Naturally, I have taken to seeing what other means including other videogames are available to bring people closer to the mundanity of space. If you stick with videogames, there are potential options such as The Fullbright Company’s Tacoma, which will take place on a space station and feature zero gravity movement. Instead of interacting with aliens, you’ll be left to piece together information about the previous crew members who once lived on board. In avoiding the wilder temptations of sci-fi, Tacoma looks to depict a reality that could plausibly occur in our future, one that looks to the ghosts of technology that we leave behind today. Adr1ft by Three One Zero (also available in VR) is another interesting approach that tasks you with exploring the wreckage of a destroyed space station, but you do this while fighting for survival as your EVA suit leaks oxygen. It’s an effort that brings to the fore the unforgiving nature of space; the fact that we are not built to survive its vacuum.
You’re left to float helplessly among the wreckage, taking in the severity of the situation while also gazing upon the Earth looming in the background. It encapsulates the fragility and beauty of spacewalking that we can only read about in the written memories of astronauts. Perhaps, with the addition of VR, you can actually get the feeling that you’re floating. But why stop there when private companies like The Zero Gravity Corporation exist? Using a specially modified Boeing 727, the company can fly you high up and then let the shuttle freefall to achieve a momentary weightless environment, allowing you to float as if you were in space. If you’ve got the funds for it ($250,000) there’s also Virgin Galactic, a spaceflight company that is developing commercial spacecrafts to provide sub-orbital spaceflight for “space tourists.”
No Man’s Sky should be unprecedented in its ability to let us ordinary folk explore space and discover new planets.
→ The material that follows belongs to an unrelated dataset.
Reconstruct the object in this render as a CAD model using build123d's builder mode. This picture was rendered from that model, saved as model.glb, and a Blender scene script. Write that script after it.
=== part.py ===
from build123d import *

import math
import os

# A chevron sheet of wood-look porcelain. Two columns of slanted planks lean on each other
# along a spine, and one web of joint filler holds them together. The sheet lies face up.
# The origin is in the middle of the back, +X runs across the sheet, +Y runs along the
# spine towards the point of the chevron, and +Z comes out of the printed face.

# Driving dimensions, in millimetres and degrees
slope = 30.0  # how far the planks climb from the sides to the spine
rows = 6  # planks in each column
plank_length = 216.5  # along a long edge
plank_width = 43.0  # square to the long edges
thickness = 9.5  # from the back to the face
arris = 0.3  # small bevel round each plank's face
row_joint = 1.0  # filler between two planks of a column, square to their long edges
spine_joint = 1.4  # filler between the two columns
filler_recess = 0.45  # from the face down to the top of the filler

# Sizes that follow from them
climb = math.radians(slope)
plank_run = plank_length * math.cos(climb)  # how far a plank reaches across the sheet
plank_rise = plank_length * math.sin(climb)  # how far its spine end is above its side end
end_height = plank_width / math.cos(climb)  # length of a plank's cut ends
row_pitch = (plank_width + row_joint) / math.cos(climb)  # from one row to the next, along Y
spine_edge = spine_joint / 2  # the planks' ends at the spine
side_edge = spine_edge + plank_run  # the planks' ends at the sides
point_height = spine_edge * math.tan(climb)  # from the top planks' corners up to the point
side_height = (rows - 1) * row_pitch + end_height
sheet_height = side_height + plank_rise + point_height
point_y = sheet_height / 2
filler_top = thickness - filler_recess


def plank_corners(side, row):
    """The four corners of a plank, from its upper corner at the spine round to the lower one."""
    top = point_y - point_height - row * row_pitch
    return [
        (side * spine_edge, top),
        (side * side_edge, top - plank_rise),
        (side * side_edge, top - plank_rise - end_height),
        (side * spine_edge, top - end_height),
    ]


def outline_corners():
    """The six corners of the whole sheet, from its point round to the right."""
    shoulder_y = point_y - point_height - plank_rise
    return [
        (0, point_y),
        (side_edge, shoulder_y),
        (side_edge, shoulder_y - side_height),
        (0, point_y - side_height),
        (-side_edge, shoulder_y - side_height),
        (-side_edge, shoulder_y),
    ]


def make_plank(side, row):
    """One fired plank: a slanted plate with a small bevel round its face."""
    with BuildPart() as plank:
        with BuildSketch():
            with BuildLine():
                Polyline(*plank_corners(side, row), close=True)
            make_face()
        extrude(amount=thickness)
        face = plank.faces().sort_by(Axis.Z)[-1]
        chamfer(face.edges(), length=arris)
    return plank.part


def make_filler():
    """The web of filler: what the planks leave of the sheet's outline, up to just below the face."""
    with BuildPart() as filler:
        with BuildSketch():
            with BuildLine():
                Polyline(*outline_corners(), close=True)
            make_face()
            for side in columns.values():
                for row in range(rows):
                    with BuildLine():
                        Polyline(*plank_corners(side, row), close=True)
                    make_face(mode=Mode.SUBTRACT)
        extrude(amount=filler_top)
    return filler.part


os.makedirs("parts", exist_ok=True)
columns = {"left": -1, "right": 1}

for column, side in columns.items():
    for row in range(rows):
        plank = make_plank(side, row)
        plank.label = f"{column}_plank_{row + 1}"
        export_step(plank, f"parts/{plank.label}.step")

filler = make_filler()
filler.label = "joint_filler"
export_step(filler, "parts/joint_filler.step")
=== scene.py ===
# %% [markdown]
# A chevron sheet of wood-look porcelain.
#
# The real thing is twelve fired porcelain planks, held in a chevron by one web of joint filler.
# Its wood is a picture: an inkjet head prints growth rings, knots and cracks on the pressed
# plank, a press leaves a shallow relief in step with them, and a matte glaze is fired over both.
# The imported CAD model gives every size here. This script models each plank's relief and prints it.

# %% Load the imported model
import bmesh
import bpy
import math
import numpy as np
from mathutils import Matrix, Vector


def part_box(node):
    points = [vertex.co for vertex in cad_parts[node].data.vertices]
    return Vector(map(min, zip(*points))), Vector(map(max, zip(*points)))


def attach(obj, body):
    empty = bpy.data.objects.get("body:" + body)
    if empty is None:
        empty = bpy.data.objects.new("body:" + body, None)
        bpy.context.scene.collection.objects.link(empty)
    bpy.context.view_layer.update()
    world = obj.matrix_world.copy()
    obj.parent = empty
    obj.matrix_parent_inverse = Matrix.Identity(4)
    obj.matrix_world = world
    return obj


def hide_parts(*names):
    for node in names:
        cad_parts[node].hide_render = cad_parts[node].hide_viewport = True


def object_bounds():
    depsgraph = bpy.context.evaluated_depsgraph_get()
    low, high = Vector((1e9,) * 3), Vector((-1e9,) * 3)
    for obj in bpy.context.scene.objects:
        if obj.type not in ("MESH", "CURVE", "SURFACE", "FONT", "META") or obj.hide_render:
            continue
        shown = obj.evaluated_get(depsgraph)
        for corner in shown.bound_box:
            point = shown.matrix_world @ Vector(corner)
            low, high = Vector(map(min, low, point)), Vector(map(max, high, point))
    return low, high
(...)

And while this is epic in every way, what stands out the most about the game is how routine it aims to make the experience. You fly from planet to planet, charting their lands, their creatures, and pretty much everything else you see. It’s a game that turns you into an intergalactic scientist who, unlike those in Mass Effect, charges in with a clipboard rather than a gun. You become like one of the many people staring up at the night sky through their telescopes, acquiring a wealth of knowledge about the unreachable, except in No Man’s Sky your faraway subjects are reachable. Expect screenshots from the game to emerge like the photos on this website, which contains pictures taken by the Hubble telescope. There are different albums that feature everything from galaxies and their sub-categories to nebulae. Each album contains pages upon pages of what is naked to the human eye. The shots are breathtaking.
No Man’s Sky also makes an effort to leave in every detail in its simulation of space travel. You’ll be sat in the cockpit with a full view of your ship’s interior. As you fly into a planet’s atmosphere and look from the window, you’ll be able to see the clouds breaking apart, and watch as bits of rubble fly past your view. Its greatest hit might be that it’ll provide seamless transition from orbit to landing—not a loading screen in sight to take you out of it. Modifications and upgrades can be made to your ship too, allowing you to act as a fighter, a trader, or to preference stealth, speed, and interstellar exploration. Kerbal Space Program (2015) has already taking this engineering fantasy further as it tasks you with creating a vessel that can guide your team to new worlds. When constructing a space craft, each piece must be assembled carefully—each part has a different function, which could impact the way a ship flies or fails. Appropriate physics ensures that if you design a bad ship, it will crash. If successful, you can navigate to distant moons, asteroids, or planets. Despite your crew consisting of members of a tiny green species known as Kerbals, the customization and freedom to build and explore space on your own terms is freeing. NASA feeds that same fascination through software that is open source and featured on GitHub, allowing those who are interested in the technical aspect of space to see what programs are used for what and how. Then there’s the Mars One initiative, which is a not-for-profit foundation with the goal of establishing a permanent residence on Mars. But perhaps more interesting than that to wannabe astronauts like myself is that Mars One will recruit ordinary people to become a Mars One astronaut, provided that they make it through a selection process of four rounds.
To go one step further and really emulate being in the shoes of an astronaut there’s Lunar Flight (2012). It’s a lunar landing simulation that has you transporting cargo and acquiring data at survey locations. To add tension, there’s limited fuel in the lunar module which provides a sense of urgency to your carefully calculated actions. It recreates the kind of anxiety one might get from watching the Mars Rover landings. Will it be a success or a failure? Which then becomes: am I a competent astronaut? It’s the question I’ve avoided the answer to for years now, perhaps hoping to find it through these space travel surrogates—as if I could ready myself for the job of an astronaut by artificial means.
I walked through the crowd of engineers and astronauts at NASA’s Space Day with goodie bag in tow, weaving through all of the space-related stations on the event floor. There was even a machine similar to an aerotrim that kids could be strapped to in order to experience a more forgiving, less vomit-inducing look into astronaut training. There were models of previous rovers and space shuttles to look at. I ate freeze dried ice cream from a silver bag. But more importantly, I got to speak with someone who was going to be sent into space. Soon. I don’t remember much, but he was tall and answered all of my childish questions with a smile. He signed the back of my t-shirt along with his fellow graduates. The shirt is safely tucked away in a box in my closet. It’s the closest to space I got.